Return, unaltered, every line from the beginning of the material below up to and including the one with "ring_parting_angle = 253.8".

● **Supplied information**:
————————
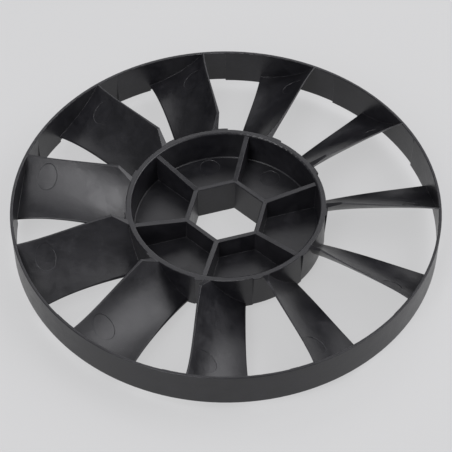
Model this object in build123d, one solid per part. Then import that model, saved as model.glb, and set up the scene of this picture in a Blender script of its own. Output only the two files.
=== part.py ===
"""Axial fan impeller, moulded in one piece: ring, eleven blades, hub drum, ribs and hexagonal socket."""

import os
from math import cos, hypot, radians, sin, sqrt, tan

from build123d import *

# Sizes in mm. The socket's lower end is at z = 0, and the axis is Z.
blade_count = 11
rib_count = 6

socket_across_flats = 30.8
socket_wall = 2.1
socket_wall_growth = 0.4  # what the draft adds to the wall at the lower end
socket_top = 18.2
socket_angle = 17.0  # one corner of the hexagon, degrees from +X
socket_lead_in = 0.35

ring_bottom = 4.6
ring_top = 23.2
rim_top = 23.7
cup_radius = 45.2  # the drum's inside and floor reach this far, and the moulded wall goes on from here
edge_round = 0.3  # on the ring and on the outside of the hub's rim
rim_inner_round = 0.9

# Each pair is a radius at the bottom and one at the top. Two pairs are for the stretches that the upper
# mould half shapes, thin at the top, and then for those that the lower half shapes, thin at the bottom.
ring_outer = (99.6, 100.0)
ring_inner = ((98.1, 98.7), (98.9, 98.5))
hub_inner = (43.4, 43.8)
hub_outer = ((46.6, 46.5), (46.2, 47.3))

web_thickness = 2.9  # above the ring's lower edge
web_corner_round = 0.8
rib_width_top = 2.1
rib_width_bottom = 2.7
rib_step_below_rim = 0.9

# A mould parting line crosses each window, on the hub and on the ring, in degrees.
blade_angle = 268.0  # the first blade's radial stacking line
hub_parting_angle = 252.6
ring_parting_angle = 253.8

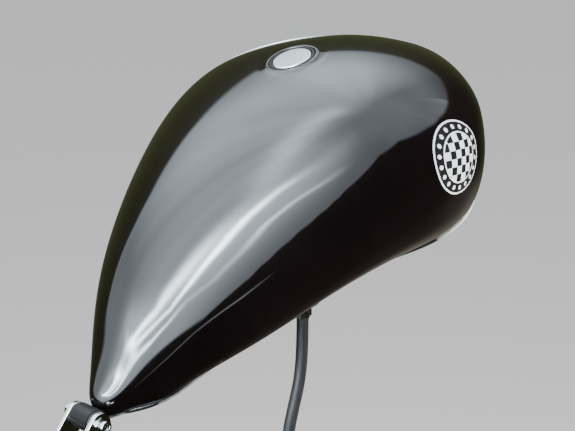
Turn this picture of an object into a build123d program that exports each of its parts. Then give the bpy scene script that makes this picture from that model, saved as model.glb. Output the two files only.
————————
● **Task result**:
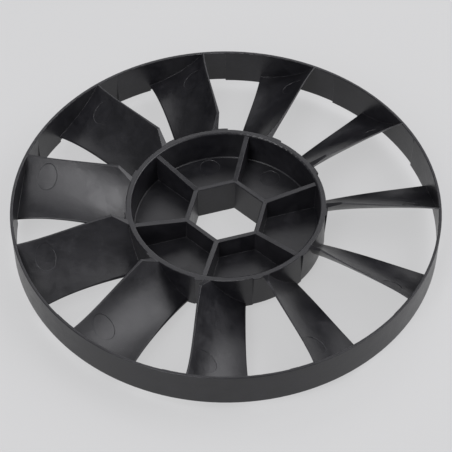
Model this object in build123d, one solid per part. Then import that model, saved as model.glb, and set up the scene of this picture in a Blender script of its own. Output only the two files.
=== part.py ===
"""Axial fan impeller, moulded in one piece: ring, eleven blades, hub drum, ribs and hexagonal socket."""

import os
from math import cos, hypot, radians, sin, sqrt, tan

from build123d import *

# Sizes in mm. The socket's lower end is at z = 0, and the axis is Z.
blade_count = 11
rib_count = 6

socket_across_flats = 30.8
socket_wall = 2.1
socket_wall_growth = 0.4  # what the draft adds to the wall at the lower end
socket_top = 18.2
socket_angle = 17.0  # one corner of the hexagon, degrees from +X
socket_lead_in = 0.35

ring_bottom = 4.6
ring_top = 23.2
rim_top = 23.7
cup_radius = 45.2  # the drum's inside and floor reach this far, and the moulded wall goes on from here
edge_round = 0.3  # on the ring and on the outside of the hub's rim
rim_inner_round = 0.9

# Each pair is a radius at the bottom and one at the top. Two pairs are for the stretches that the upper
# mould half shapes, thin at the top, and then for those that the lower half shapes, thin at the bottom.
ring_outer = (99.6, 100.0)
ring_inner = ((98.1, 98.7), (98.9, 98.5))
hub_inner = (43.4, 43.8)
hub_outer = ((46.6, 46.5), (46.2, 47.3))

web_thickness = 2.9  # above the ring's lower edge
web_corner_round = 0.8
rib_width_top = 2.1
rib_width_bottom = 2.7
rib_step_below_rim = 0.9

# A mould parting line crosses each window, on the hub and on the ring, in degrees.
blade_angle = 268.0  # the first blade's radial stacking line
hub_parting_angle = 252.6
ring_parting_angle = 253.8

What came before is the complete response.